Segundo, lo que más llamó la atención a una de las partes fue precisamente la pluralidad de voces. Dentro de los firmantes hay académicos, intelectuales, trabajadores de DDHH, líderes sindicales, líderes sociales de diferentes regiones del país, artistas, feministas, sacerdotes, senadores y representantes a la Cámara, víctimas, periodistas, abogados, ambientalistas, etc.

Y no todos pertenecen a una sola corriente de pensamiento político. Sin ser voceros de la sociedad, sí son una parte de la sociedad, esa misma sociedad que el gobierno y el ELN quiere que participe en la construcción de la paz.

Tercero, el tono de la carta no es esencialmente un homenaje a la diplomacia, pero tanto el momento político como el camino andado en la negociación obligaban a optar por un lenguaje claro y directo.  Las cartas complacientes son para otro momento político pero no para el actual.

Cuarto, los firmantes responden por aquello que han firmado y no por el uso que hagan los medios. Aunque en la carta hablamos de insurgentes algunos medios optaron por calificar al ELN como un grupo terrorista. Asimismo, los firmantes fueron definidos como “intelectuales”. Ni llamamos terrorista al ELN ni nos autodenominamos Intelectuales, esto último sería una contradicción con la pluralidad de oficios de los firmantes arriba mencionada.

Ese riego de renombrar y malinterpretar una carta pública es, por definición, un riesgo de todo documento. La única manera de evitarlo es no haciendo público documento alguno, lo que sería renunciar a nuestro derecho a la libertad de expresión.

Quinto, la carta generó malestar en las dos partes, pero el gobierno fue más audaz en responder citando lo que le convenía y desechando lo que le afectaba (hasta el momento no hemos recibido comunicación del ELN). Pero ese es el juego de la política, es ingenuo pensar que el gobierno va a salir a mostrar en público su malestar con una iniciativa que tiene tanto respaldo. Al contrario, no caen en la trampa de confundir lo ideológico con lo político y hacen uso mediático de la carta en su provecho.

Finalmente, basta decir que una carta es una carta. Que juzgar, por ejemplo, a los sacerdotes firmantes únicamente por esa misiva es incorrecto e injusto. Habría que mirar los compromisos más allá de la carta que han tenido algunos de los firmantes antes de emitir juicios.

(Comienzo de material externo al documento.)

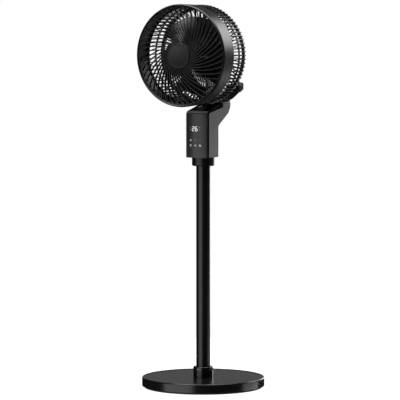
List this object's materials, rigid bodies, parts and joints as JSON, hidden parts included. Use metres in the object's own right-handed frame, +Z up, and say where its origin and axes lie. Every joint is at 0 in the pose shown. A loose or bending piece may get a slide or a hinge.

El gobierno debe entender que no puede, irresponsablemente, patear una mesa de paz que tanto esfuerzo ha costado construir y que refleja una necesidad clara en el país. No basta firmar con las FARC ni ganarse un Nobel. Incluso, falta la agenda social desatendida y el desmonte del paramilitarismo. Y el ELN debe entender, parafraseando a Enrique IV, que la paz bien vale un secuestrado y, al mismo tiempo, ratificar que la sociedad a la que invita a participar no es solo la de sus simpatizantes.

La carta aparece en un momento difícil: hace más de nueve meses el gobierno y el ELN nos anunciaron una agenda que está esperando; hace más de dos meses nos quedamos en Quito esperando la instalación de una mesa que no fue; y hace pocos días nos llegaron mensajes pesimistas que hacen temer la ruptura del proceso.

Sabemos que la carta hizo pensar a las dos delegaciones, ese era nuestro objetivo. Como hayan interpretado la carta las delegaciones, su uso mediático y sus interpretaciones, sobrepasan nuestra responsabilidad. Si esta paz prospera esperamos haber contribuido, pero si se rompe dejamos constancia de nuestro llamado. Y eso, no es poca cosa.

PD: En un país donde nos sacamos los ojos por una parranda de fin de año con las FARC, pelearnos por una coma parece un motivo “justo”.